Focusing on East Asia, this collection explores the paradox of functional regional cooperation in the areas of humanitarian assistance, disaster relief, and UN Peacekeeping operations, in a context of increasing regional tensions and threats.

East Asia – comprising the states of the Association of Southeast Asian Nations and China, Japan, the Republic of Korea and the Democratic People’s Republic of Korea – is facing a range of human, traditional, climate and ideational threats. In addressing some of these threats particularly those arising from climate induced disasters this region has been able to develop some ad-hoc cooperative practices that, according to functional logics of regional integration, could lead to longer term sustained coordinated responses and even regional partnerships.
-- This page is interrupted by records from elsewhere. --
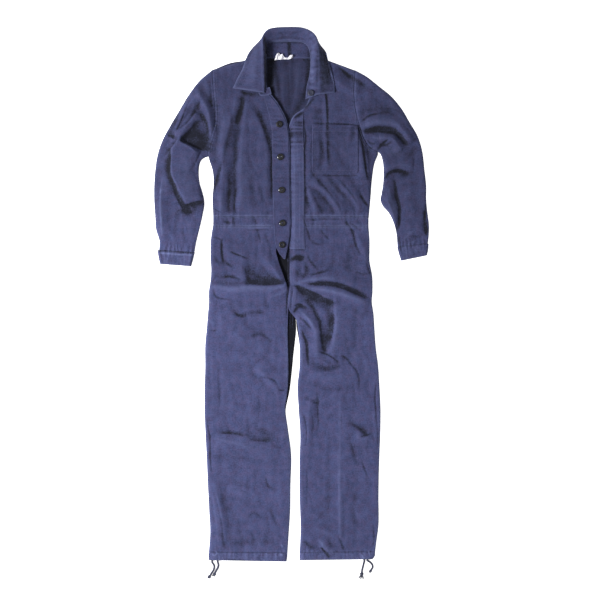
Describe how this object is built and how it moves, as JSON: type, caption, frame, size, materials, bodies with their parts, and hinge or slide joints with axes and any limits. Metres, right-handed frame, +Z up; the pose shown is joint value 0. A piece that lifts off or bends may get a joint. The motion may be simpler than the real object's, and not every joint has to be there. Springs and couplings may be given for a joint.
{
  "type": "boiler suit",
  "caption": "Full-length work suit in faded cotton twill, with long sleeves, shirt collar, button front, chest pocket and drawcord hems, laid flat on its back.",
  "frame": {"origin": "middle of the suit's flat underside, without the drawcord ends", "axes": "+Z up from the surface that it lies on, +Y from the hems towards the collar, +X towards the wearer's left side"},
  "size_m": [0.8246, 1.6578, 0.0285],
  "materials": {
    "twill": "faded indigo cotton twill, matt",
    "inside": "unfaded cotton twill, matt",
    "button": "polished dark plastic",
    "label": "plain woven white tape, blank",
    "cord": "braided cotton cord"
  },
  "bodies": {
    "root": {"front_right": "twill", "front_left": "twill", "sleeve_right_top": "twill", "sleeve_left_top": "twill", "sleeve_right_under": "twill", "sleeve_left_under": "twill", "back": "twill", "waistband_right": "twill", "waistband_left": "twill", "waistband_back": "twill", "leg_right_front": "twill", "leg_left_front": "twill", "leg_right_back": "twill", "leg_left_back": "twill", "cuff_right": "twill", "cuff_left": "twill", "hem_right": "twill", "hem_left": "twill", "button_strip_front": "twill", "button_strip_waist": "twill", "button_strip_fly": "twill", "buttonhole_strip_front": "twill", "buttonhole_strip_waist": "twill", "buttonhole_strip_fly": "twill", "chest_pocket": "twill", "collar": "twill", "neck_facing": "inside", "label": "label", "button_1": "button", "button_2": "button", "button_3": "button", "button_4": "button", "button_5": "button", "button_6": "button", "cord_right_a": "cord", "knot_right_a": "cord", "cord_right_b": "cord", "knot_right_b": "cord", "cord_left_a": "cord", "knot_left_a": "cord", "cord_left_b": "cord", "knot_left_b": "cord"}
  },
  "joints": []
}
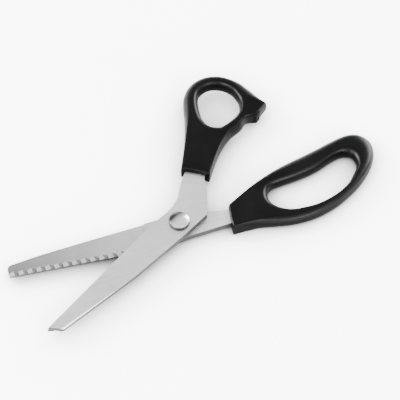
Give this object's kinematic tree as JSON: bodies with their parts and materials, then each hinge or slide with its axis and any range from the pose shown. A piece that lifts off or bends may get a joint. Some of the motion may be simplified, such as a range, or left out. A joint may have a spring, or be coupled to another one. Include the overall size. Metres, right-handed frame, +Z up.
{
  "type": "pinking shears",
  "caption": "Pinking shears with toothed steel blades, a domed pivot screw and moulded handles: a round thumb loop and a long finger loop.",
  "frame": {"origin": "on the pivot axis, in the underside of the pivot nut, which is also the plane that the shears lie on", "axes": "+X along the lower blade from its tip to the finger handle, +Z up along the pivot axis from the nut to the screw head, +Y towards the thumb loop"},
  "size_m": [0.2344, 0.1484, 0.0131],
  "materials": {
    "blade_steel": "satin ground stainless steel with fine lengthwise grain",
    "pivot_steel": "polished stainless steel",
    "washer_bronze": "plain bronze, slightly dull",
    "handle_plastic": "satin black moulded plastic",
    "pad_rubber": "matt black rubber"
  },
  "bodies": {
    "lower_half": {"lower_blade": "blade_steel", "finger_handle": "handle_plastic", "pivot_screw": "pivot_steel", "blade_washer": "washer_bronze", "spring_washer": "pivot_steel", "pivot_nut": "pivot_steel"},
    "upper_half": {"upper_blade": "blade_steel", "thumb_handle": "handle_plastic", "stop_pad": "pad_rubber"}
  },
  "joints": [
    {"name": "blade_pivot", "type": "hinge", "parent": "lower_half", "child": "upper_half", "pos_m": [0, 0, 0.00655], "axis": [0, 0, 1], "range_deg": [-24.2, 34]}
  ]
}
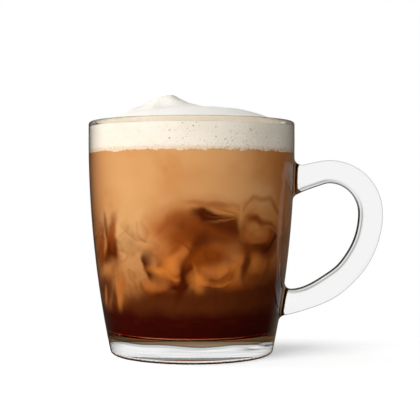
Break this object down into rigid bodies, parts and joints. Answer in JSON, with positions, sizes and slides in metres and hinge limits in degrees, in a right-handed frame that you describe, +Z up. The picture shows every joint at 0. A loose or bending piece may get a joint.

Similarly, the region is increasingly contributing to UN peacekeeping operations where these states also cooperate in the context of an UN-led mission. Yet, despite the potential for these interactions to lead to greater regional integration and coordinated action in responding to a range of security threats, these interactions are increasingly taking place in a context of animosity both between regional powers and with extra-regional powers.

This edited collection explores these functional interactions and posits conclusions about the potential for longer term sustained coordinated action. These papers engage with a range of theoretical approaches in explaining the patterns of relations that are present in the region in relation to humanitarian assistance, disaster relief, and UN peacekeeping operations.